**Your goal**
Return each entry exactly, omitting nothing.

-- BEGIN Exercise material --

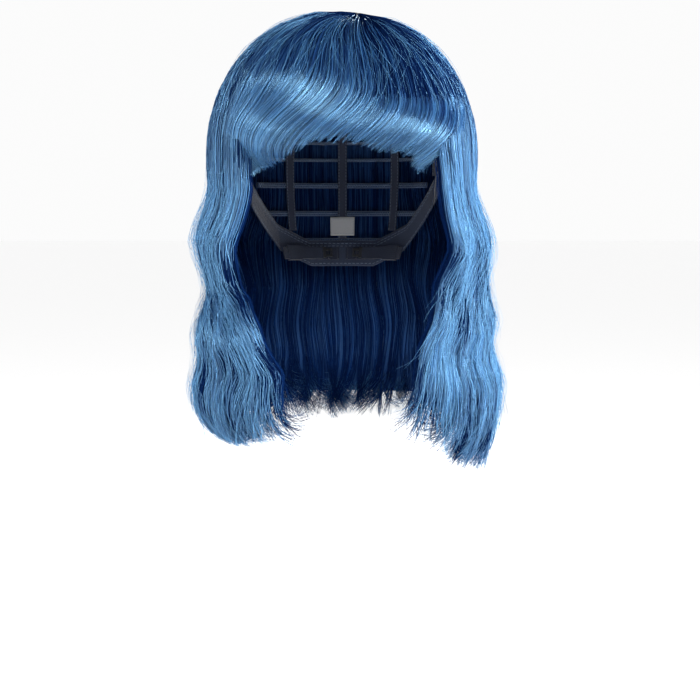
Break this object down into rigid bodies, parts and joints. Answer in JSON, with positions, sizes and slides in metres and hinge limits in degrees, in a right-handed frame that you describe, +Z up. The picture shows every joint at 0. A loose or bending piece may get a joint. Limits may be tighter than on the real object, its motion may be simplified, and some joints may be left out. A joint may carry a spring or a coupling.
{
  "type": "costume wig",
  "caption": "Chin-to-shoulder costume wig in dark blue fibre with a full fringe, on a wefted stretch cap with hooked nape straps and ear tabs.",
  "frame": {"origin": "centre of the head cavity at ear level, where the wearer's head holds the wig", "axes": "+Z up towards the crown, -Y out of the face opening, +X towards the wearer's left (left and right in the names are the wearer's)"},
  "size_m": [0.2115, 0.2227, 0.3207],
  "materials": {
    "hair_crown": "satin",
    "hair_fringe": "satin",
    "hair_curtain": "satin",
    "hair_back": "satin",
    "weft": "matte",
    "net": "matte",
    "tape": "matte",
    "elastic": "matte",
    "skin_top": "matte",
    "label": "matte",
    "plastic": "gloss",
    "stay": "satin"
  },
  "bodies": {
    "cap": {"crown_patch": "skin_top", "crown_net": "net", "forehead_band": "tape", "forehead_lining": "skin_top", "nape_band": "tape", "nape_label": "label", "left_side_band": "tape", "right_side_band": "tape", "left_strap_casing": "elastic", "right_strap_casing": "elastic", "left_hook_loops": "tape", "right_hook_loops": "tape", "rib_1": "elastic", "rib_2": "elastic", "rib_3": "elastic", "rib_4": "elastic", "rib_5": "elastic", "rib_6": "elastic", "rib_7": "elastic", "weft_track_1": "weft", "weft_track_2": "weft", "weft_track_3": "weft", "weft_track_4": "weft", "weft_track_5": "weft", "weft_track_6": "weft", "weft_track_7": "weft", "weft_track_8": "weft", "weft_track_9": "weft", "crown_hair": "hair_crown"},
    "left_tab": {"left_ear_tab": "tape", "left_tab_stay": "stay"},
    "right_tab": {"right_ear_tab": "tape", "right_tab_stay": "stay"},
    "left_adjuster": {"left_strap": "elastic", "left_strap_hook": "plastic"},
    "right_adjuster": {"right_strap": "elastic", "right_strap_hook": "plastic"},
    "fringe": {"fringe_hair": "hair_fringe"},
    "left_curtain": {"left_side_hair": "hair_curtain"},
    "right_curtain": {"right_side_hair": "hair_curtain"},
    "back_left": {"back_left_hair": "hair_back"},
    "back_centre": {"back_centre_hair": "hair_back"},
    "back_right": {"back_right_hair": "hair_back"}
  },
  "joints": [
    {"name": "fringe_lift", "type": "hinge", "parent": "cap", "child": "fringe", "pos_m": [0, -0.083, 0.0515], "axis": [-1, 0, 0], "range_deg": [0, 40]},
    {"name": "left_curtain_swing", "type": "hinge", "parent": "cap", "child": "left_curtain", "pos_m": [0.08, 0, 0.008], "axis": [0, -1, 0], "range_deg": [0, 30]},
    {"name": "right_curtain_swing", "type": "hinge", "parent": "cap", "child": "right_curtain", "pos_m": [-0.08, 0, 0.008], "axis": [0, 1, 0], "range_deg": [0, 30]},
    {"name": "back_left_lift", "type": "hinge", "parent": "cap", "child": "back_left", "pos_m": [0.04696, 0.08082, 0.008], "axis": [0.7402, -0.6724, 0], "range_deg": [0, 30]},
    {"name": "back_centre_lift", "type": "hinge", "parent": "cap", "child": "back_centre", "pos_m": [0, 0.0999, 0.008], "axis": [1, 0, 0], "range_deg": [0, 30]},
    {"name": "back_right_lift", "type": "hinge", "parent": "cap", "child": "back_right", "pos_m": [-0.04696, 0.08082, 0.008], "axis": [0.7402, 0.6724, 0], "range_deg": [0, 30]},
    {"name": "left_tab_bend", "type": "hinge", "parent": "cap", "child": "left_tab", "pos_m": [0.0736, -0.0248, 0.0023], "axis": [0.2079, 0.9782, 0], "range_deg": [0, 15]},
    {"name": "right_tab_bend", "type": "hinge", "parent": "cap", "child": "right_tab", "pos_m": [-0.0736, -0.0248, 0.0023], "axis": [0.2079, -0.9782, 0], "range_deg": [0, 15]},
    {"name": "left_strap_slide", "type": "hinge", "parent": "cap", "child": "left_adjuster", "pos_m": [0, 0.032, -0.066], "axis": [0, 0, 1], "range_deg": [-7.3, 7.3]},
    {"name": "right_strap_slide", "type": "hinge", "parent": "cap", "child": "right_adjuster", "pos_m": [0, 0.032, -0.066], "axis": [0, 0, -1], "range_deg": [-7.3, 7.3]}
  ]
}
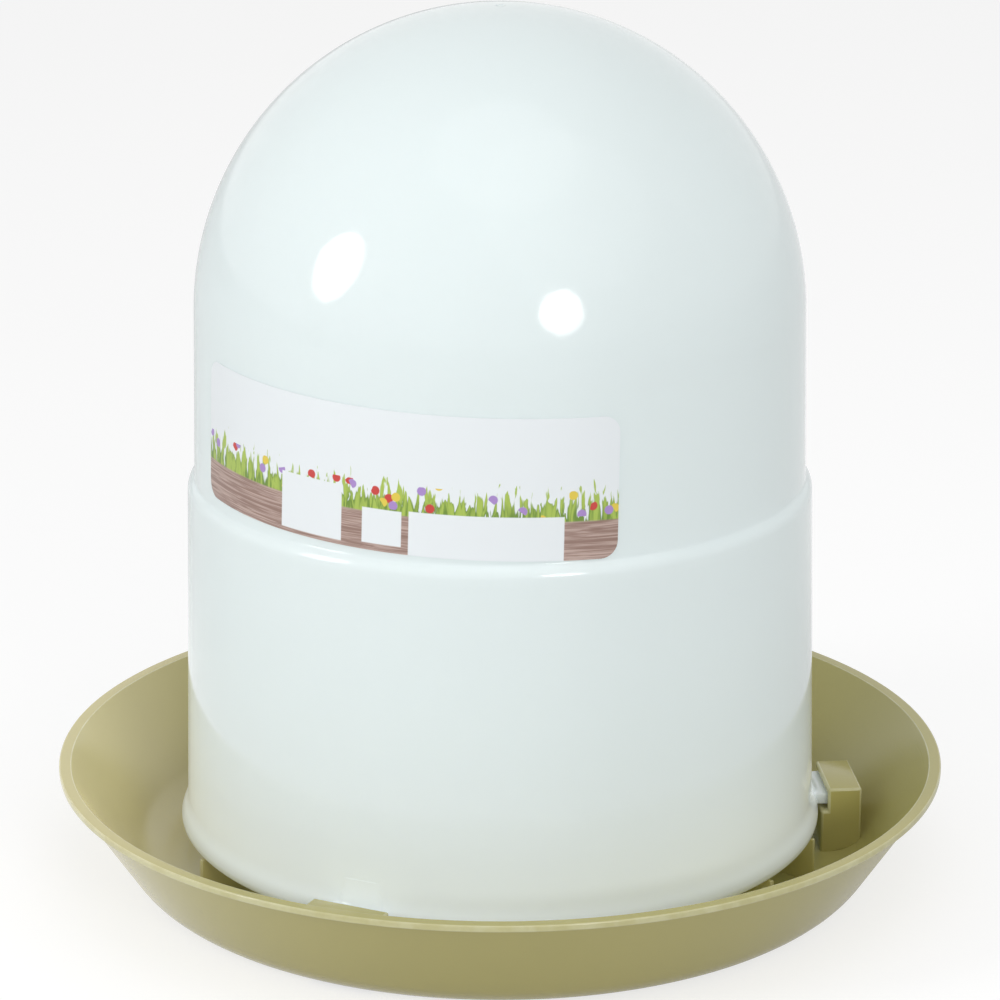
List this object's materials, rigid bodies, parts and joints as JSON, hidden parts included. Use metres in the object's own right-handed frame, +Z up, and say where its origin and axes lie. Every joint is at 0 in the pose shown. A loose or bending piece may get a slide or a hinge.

-- END Exercise material --

**Task output**
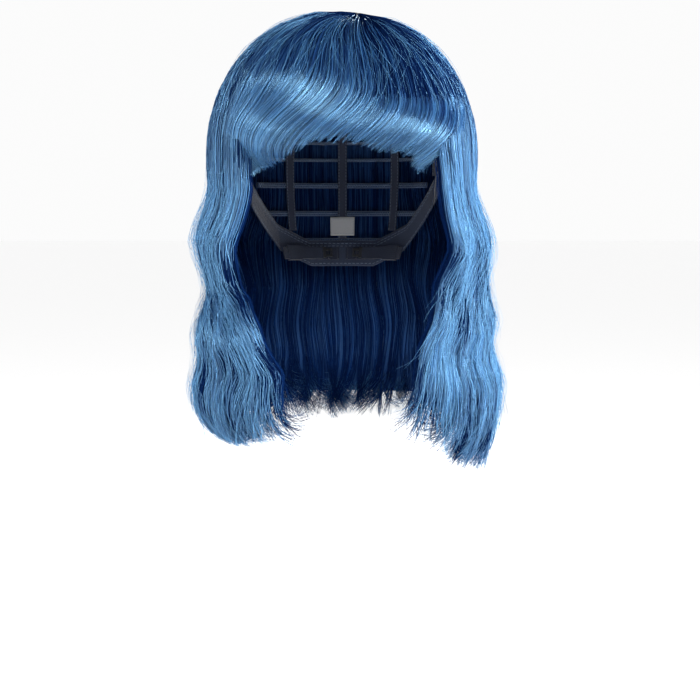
Break this object down into rigid bodies, parts and joints. Answer in JSON, with positions, sizes and slides in metres and hinge limits in degrees, in a right-handed frame that you describe, +Z up. The picture shows every joint at 0. A loose or bending piece may get a joint. Limits may be tighter than on the real object, its motion may be simplified, and some joints may be left out. A joint may carry a spring or a coupling.
{
  "type": "costume wig",
  "caption": "Chin-to-shoulder costume wig in dark blue fibre with a full fringe, on a wefted stretch cap with hooked nape straps and ear tabs.",
  "frame": {"origin": "centre of the head cavity at ear level, where the wearer's head holds the wig", "axes": "+Z up towards the crown, -Y out of the face opening, +X towards the wearer's left (left and right in the names are the wearer's)"},
  "size_m": [0.2115, 0.2227, 0.3207],
  "materials": {
    "hair_crown": "satin",
    "hair_fringe": "satin",
    "hair_curtain": "satin",
    "hair_back": "satin",
    "weft": "matte",
    "net": "matte",
    "tape": "matte",
    "elastic": "matte",
    "skin_top": "matte",
    "label": "matte",
    "plastic": "gloss",
    "stay": "satin"
  },
  "bodies": {
    "cap": {"crown_patch": "skin_top", "crown_net": "net", "forehead_band": "tape", "forehead_lining": "skin_top", "nape_band": "tape", "nape_label": "label", "left_side_band": "tape", "right_side_band": "tape", "left_strap_casing": "elastic", "right_strap_casing": "elastic", "left_hook_loops": "tape", "right_hook_loops": "tape", "rib_1": "elastic", "rib_2": "elastic", "rib_3": "elastic", "rib_4": "elastic", "rib_5": "elastic", "rib_6": "elastic", "rib_7": "elastic", "weft_track_1": "weft", "weft_track_2": "weft", "weft_track_3": "weft", "weft_track_4": "weft", "weft_track_5": "weft", "weft_track_6": "weft", "weft_track_7": "weft", "weft_track_8": "weft", "weft_track_9": "weft", "crown_hair": "hair_crown"},
    "left_tab": {"left_ear_tab": "tape", "left_tab_stay": "stay"},
    "right_tab": {"right_ear_tab": "tape", "right_tab_stay": "stay"},
    "left_adjuster": {"left_strap": "elastic", "left_strap_hook": "plastic"},
    "right_adjuster": {"right_strap": "elastic", "right_strap_hook": "plastic"},
    "fringe": {"fringe_hair": "hair_fringe"},
    "left_curtain": {"left_side_hair": "hair_curtain"},
    "right_curtain": {"right_side_hair": "hair_curtain"},
    "back_left": {"back_left_hair": "hair_back"},
    "back_centre": {"back_centre_hair": "hair_back"},
    "back_right": {"back_right_hair": "hair_back"}
  },
  "joints": [
    {"name": "fringe_lift", "type": "hinge", "parent": "cap", "child": "fringe", "pos_m": [0, -0.083, 0.0515], "axis": [-1, 0, 0], "range_deg": [0, 40]},
    {"name": "left_curtain_swing", "type": "hinge", "parent": "cap", "child": "left_curtain", "pos_m": [0.08, 0, 0.008], "axis": [0, -1, 0], "range_deg": [0, 30]},
    {"name": "right_curtain_swing", "type": "hinge", "parent": "cap", "child": "right_curtain", "pos_m": [-0.08, 0, 0.008], "axis": [0, 1, 0], "range_deg": [0, 30]},
    {"name": "back_left_lift", "type": "hinge", "parent": "cap", "child": "back_left", "pos_m": [0.04696, 0.08082, 0.008], "axis": [0.7402, -0.6724, 0], "range_deg": [0, 30]},
    {"name": "back_centre_lift", "type": "hinge", "parent": "cap", "child": "back_centre", "pos_m": [0, 0.0999, 0.008], "axis": [1, 0, 0], "range_deg": [0, 30]},
    {"name": "back_right_lift", "type": "hinge", "parent": "cap", "child": "back_right", "pos_m": [-0.04696, 0.08082, 0.008], "axis": [0.7402, 0.6724, 0], "range_deg": [0, 30]},
    {"name": "left_tab_bend", "type": "hinge", "parent": "cap", "child": "left_tab", "pos_m": [0.0736, -0.0248, 0.0023], "axis": [0.2079, 0.9782, 0], "range_deg": [0, 15]},
    {"name": "right_tab_bend", "type": "hinge", "parent": "cap", "child": "right_tab", "pos_m": [-0.0736, -0.0248, 0.0023], "axis": [0.2079, -0.9782, 0], "range_deg": [0, 15]},
    {"name": "left_strap_slide", "type": "hinge", "parent": "cap", "child": "left_adjuster", "pos_m": [0, 0.032, -0.066], "axis": [0, 0, 1], "range_deg": [-7.3, 7.3]},
    {"name": "right_strap_slide", "type": "hinge", "parent": "cap", "child": "right_adjuster", "pos_m": [0, 0.032, -0.066], "axis": [0, 0, -1], "range_deg": [-7.3, 7.3]}
  ]
}
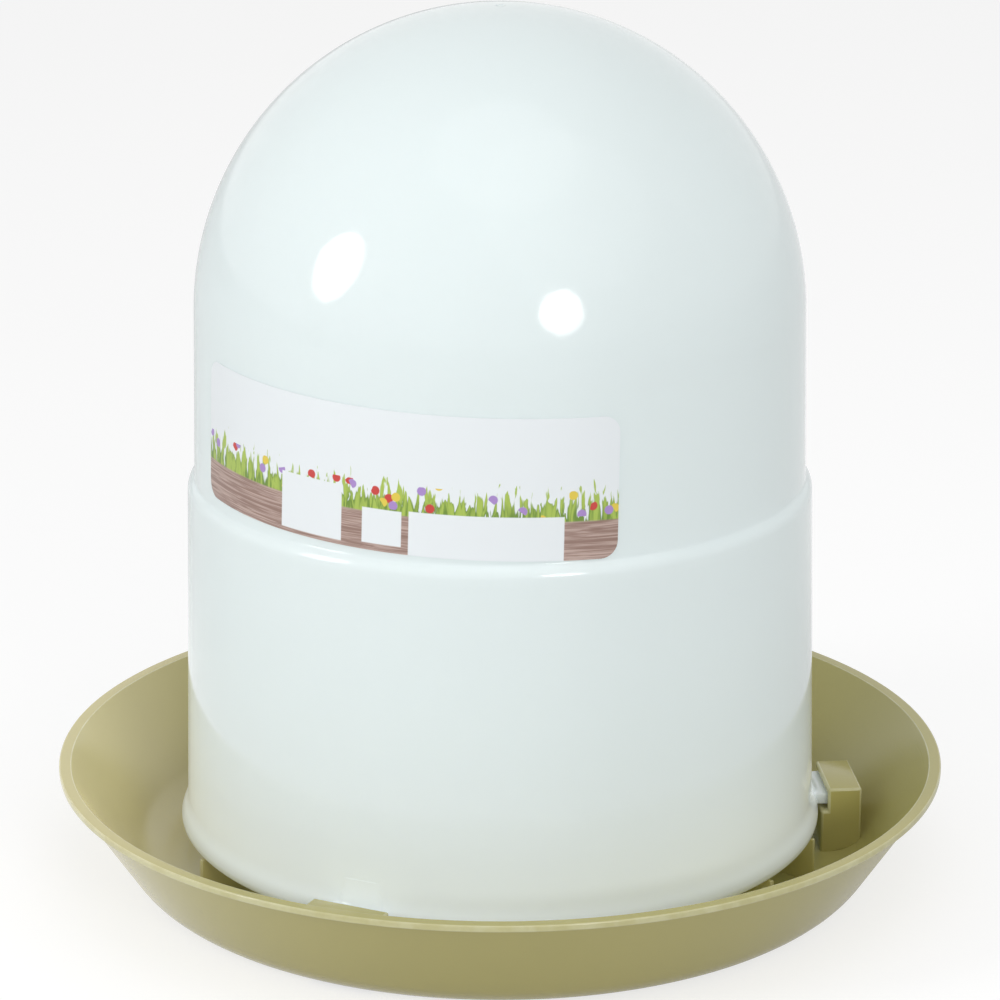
List this object's materials, rigid bodies, parts and joints as JSON, hidden parts included. Use metres in the object's own right-handed frame, +Z up, and say where its origin and axes lie. Every joint is at 0 in the pose shown. A loose or bending piece may get a slide or a hinge.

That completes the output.